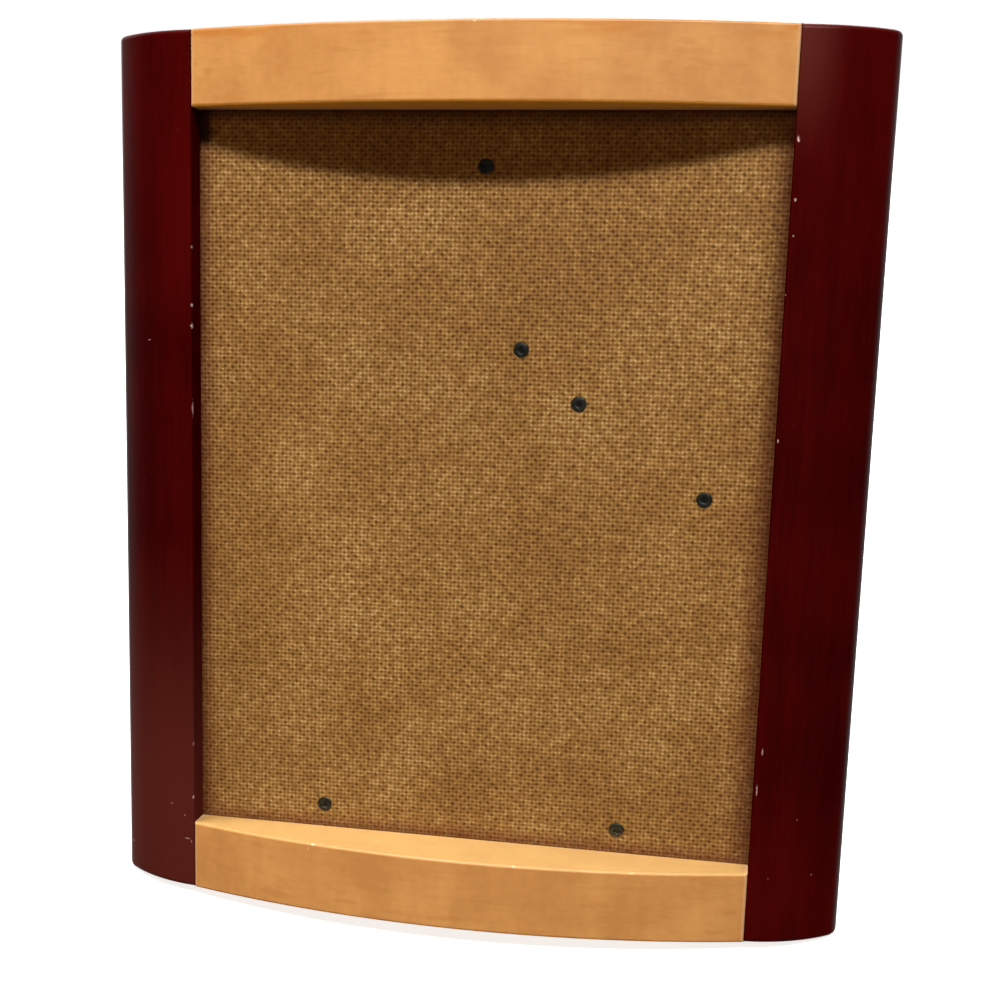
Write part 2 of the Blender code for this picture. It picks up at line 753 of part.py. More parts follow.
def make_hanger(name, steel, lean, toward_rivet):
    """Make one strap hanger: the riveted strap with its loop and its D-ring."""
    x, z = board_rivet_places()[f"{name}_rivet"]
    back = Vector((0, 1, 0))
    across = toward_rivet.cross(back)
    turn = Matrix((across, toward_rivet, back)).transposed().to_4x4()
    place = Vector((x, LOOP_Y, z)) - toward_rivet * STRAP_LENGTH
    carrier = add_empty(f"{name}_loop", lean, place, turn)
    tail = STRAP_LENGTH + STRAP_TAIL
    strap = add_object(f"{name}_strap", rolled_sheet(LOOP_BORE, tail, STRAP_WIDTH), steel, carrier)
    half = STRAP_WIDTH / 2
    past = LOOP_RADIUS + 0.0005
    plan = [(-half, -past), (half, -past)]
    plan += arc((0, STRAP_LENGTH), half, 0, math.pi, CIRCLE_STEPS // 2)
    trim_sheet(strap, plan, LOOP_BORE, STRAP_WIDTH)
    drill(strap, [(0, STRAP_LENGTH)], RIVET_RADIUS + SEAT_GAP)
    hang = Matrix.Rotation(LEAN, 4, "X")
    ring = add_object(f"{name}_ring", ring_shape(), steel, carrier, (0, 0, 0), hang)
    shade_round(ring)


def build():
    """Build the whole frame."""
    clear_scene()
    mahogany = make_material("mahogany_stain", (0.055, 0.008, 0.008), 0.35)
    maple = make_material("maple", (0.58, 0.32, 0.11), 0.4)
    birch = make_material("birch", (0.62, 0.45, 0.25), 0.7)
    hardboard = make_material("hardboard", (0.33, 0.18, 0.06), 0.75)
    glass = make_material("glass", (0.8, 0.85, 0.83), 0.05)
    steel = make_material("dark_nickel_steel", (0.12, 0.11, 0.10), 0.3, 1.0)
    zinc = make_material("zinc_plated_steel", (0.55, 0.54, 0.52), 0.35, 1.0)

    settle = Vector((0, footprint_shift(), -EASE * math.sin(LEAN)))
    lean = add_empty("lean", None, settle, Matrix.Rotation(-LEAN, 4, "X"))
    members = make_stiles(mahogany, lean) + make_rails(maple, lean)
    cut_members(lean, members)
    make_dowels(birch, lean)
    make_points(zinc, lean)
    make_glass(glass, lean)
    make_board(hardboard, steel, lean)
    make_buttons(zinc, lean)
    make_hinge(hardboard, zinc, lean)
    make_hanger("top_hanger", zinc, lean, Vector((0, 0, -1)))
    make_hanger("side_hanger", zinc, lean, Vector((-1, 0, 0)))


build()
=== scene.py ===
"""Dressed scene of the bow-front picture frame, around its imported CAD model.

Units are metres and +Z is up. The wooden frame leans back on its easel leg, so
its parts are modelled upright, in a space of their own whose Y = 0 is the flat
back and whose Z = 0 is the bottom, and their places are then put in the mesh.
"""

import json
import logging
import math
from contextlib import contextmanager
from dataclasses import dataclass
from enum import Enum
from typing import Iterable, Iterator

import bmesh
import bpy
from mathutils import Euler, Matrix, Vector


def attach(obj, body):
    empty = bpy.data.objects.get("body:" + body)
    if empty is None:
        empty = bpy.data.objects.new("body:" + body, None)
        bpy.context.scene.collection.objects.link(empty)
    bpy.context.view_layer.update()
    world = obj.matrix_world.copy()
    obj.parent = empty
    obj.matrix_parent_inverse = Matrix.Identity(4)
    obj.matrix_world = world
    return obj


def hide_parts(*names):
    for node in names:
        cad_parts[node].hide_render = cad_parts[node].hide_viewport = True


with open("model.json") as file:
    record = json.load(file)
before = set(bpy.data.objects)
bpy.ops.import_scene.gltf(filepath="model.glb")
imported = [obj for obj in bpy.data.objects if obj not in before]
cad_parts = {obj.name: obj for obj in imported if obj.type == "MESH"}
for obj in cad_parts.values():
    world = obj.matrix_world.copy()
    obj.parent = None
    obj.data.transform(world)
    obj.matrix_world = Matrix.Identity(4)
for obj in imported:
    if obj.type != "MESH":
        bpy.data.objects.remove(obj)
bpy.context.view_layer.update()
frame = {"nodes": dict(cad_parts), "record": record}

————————

Task to complete: Each line above must be printed exactly as it appears.

Complete answer:
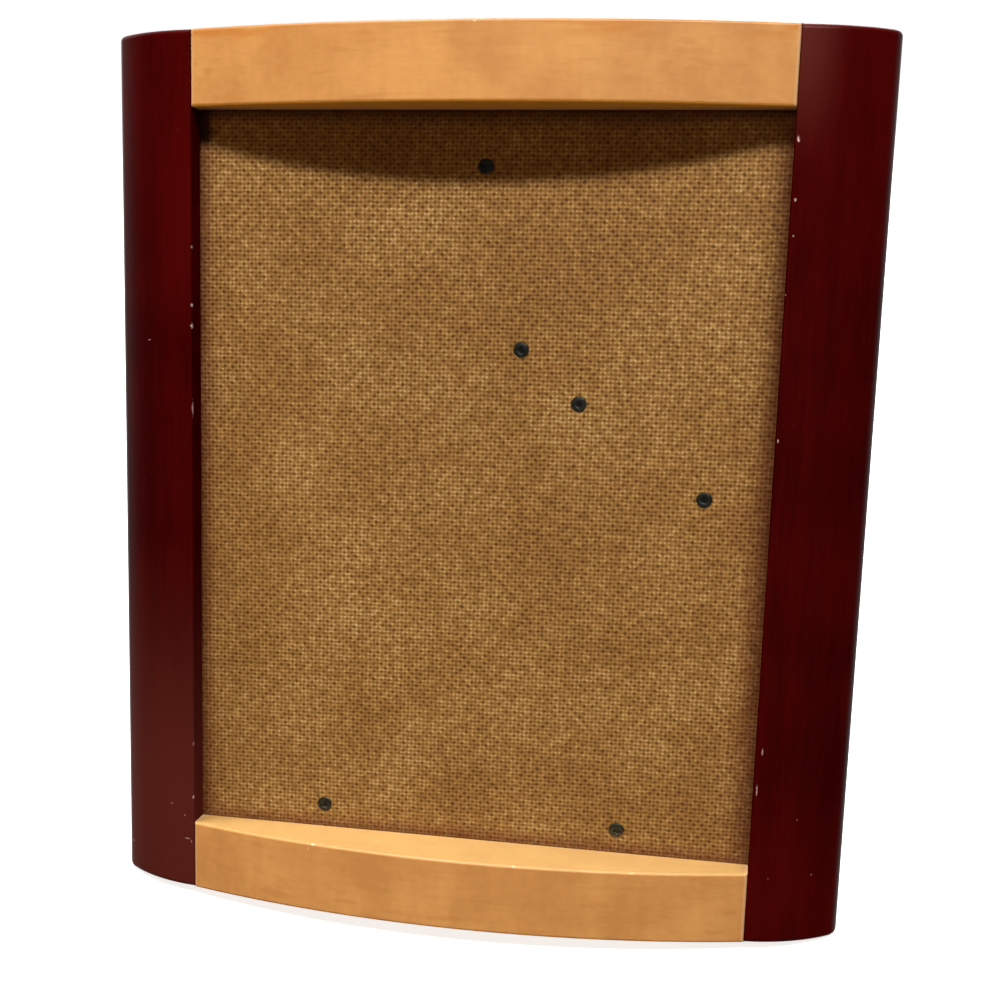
Write part 2 of the Blender code for this picture. It picks up at line 753 of part.py. More parts follow.
def make_hanger(name, steel, lean, toward_rivet):
    """Make one strap hanger: the riveted strap with its loop and its D-ring."""
    x, z = board_rivet_places()[f"{name}_rivet"]
    back = Vector((0, 1, 0))
    across = toward_rivet.cross(back)
    turn = Matrix((across, toward_rivet, back)).transposed().to_4x4()
    place = Vector((x, LOOP_Y, z)) - toward_rivet * STRAP_LENGTH
    carrier = add_empty(f"{name}_loop", lean, place, turn)
    tail = STRAP_LENGTH + STRAP_TAIL
    strap = add_object(f"{name}_strap", rolled_sheet(LOOP_BORE, tail, STRAP_WIDTH), steel, carrier)
    half = STRAP_WIDTH / 2
    past = LOOP_RADIUS + 0.0005
    plan = [(-half, -past), (half, -past)]
    plan += arc((0, STRAP_LENGTH), half, 0, math.pi, CIRCLE_STEPS // 2)
    trim_sheet(strap, plan, LOOP_BORE, STRAP_WIDTH)
    drill(strap, [(0, STRAP_LENGTH)], RIVET_RADIUS + SEAT_GAP)
    hang = Matrix.Rotation(LEAN, 4, "X")
    ring = add_object(f"{name}_ring", ring_shape(), steel, carrier, (0, 0, 0), hang)
    shade_round(ring)


def build():
    """Build the whole frame."""
    clear_scene()
    mahogany = make_material("mahogany_stain", (0.055, 0.008, 0.008), 0.35)
    maple = make_material("maple", (0.58, 0.32, 0.11), 0.4)
    birch = make_material("birch", (0.62, 0.45, 0.25), 0.7)
    hardboard = make_material("hardboard", (0.33, 0.18, 0.06), 0.75)
    glass = make_material("glass", (0.8, 0.85, 0.83), 0.05)
    steel = make_material("dark_nickel_steel", (0.12, 0.11, 0.10), 0.3, 1.0)
    zinc = make_material("zinc_plated_steel", (0.55, 0.54, 0.52), 0.35, 1.0)

    settle = Vector((0, footprint_shift(), -EASE * math.sin(LEAN)))
    lean = add_empty("lean", None, settle, Matrix.Rotation(-LEAN, 4, "X"))
    members = make_stiles(mahogany, lean) + make_rails(maple, lean)
    cut_members(lean, members)
    make_dowels(birch, lean)
    make_points(zinc, lean)
    make_glass(glass, lean)
    make_board(hardboard, steel, lean)
    make_buttons(zinc, lean)
    make_hinge(hardboard, zinc, lean)
    make_hanger("top_hanger", zinc, lean, Vector((0, 0, -1)))
    make_hanger("side_hanger", zinc, lean, Vector((-1, 0, 0)))


build()
=== scene.py ===
"""Dressed scene of the bow-front picture frame, around its imported CAD model.

Units are metres and +Z is up. The wooden frame leans back on its easel leg, so
its parts are modelled upright, in a space of their own whose Y = 0 is the flat
back and whose Z = 0 is the bottom, and their places are then put in the mesh.
"""

import json
import logging
import math
from contextlib import contextmanager
from dataclasses import dataclass
from enum import Enum
from typing import Iterable, Iterator

import bmesh
import bpy
from mathutils import Euler, Matrix, Vector


def attach(obj, body):
    empty = bpy.data.objects.get("body:" + body)
    if empty is None:
        empty = bpy.data.objects.new("body:" + body, None)
        bpy.context.scene.collection.objects.link(empty)
    bpy.context.view_layer.update()
    world = obj.matrix_world.copy()
    obj.parent = empty
    obj.matrix_parent_inverse = Matrix.Identity(4)
    obj.matrix_world = world
    return obj


def hide_parts(*names):
    for node in names:
        cad_parts[node].hide_render = cad_parts[node].hide_viewport = True


with open("model.json") as file:
    record = json.load(file)
before = set(bpy.data.objects)
bpy.ops.import_scene.gltf(filepath="model.glb")
imported = [obj for obj in bpy.data.objects if obj not in before]
cad_parts = {obj.name: obj for obj in imported if obj.type == "MESH"}
for obj in cad_parts.values():
    world = obj.matrix_world.copy()
    obj.parent = None
    obj.data.transform(world)
    obj.matrix_world = Matrix.Identity(4)
for obj in imported:
    if obj.type != "MESH":
        bpy.data.objects.remove(obj)
bpy.context.view_layer.update()
frame = {"nodes": dict(cad_parts), "record": record}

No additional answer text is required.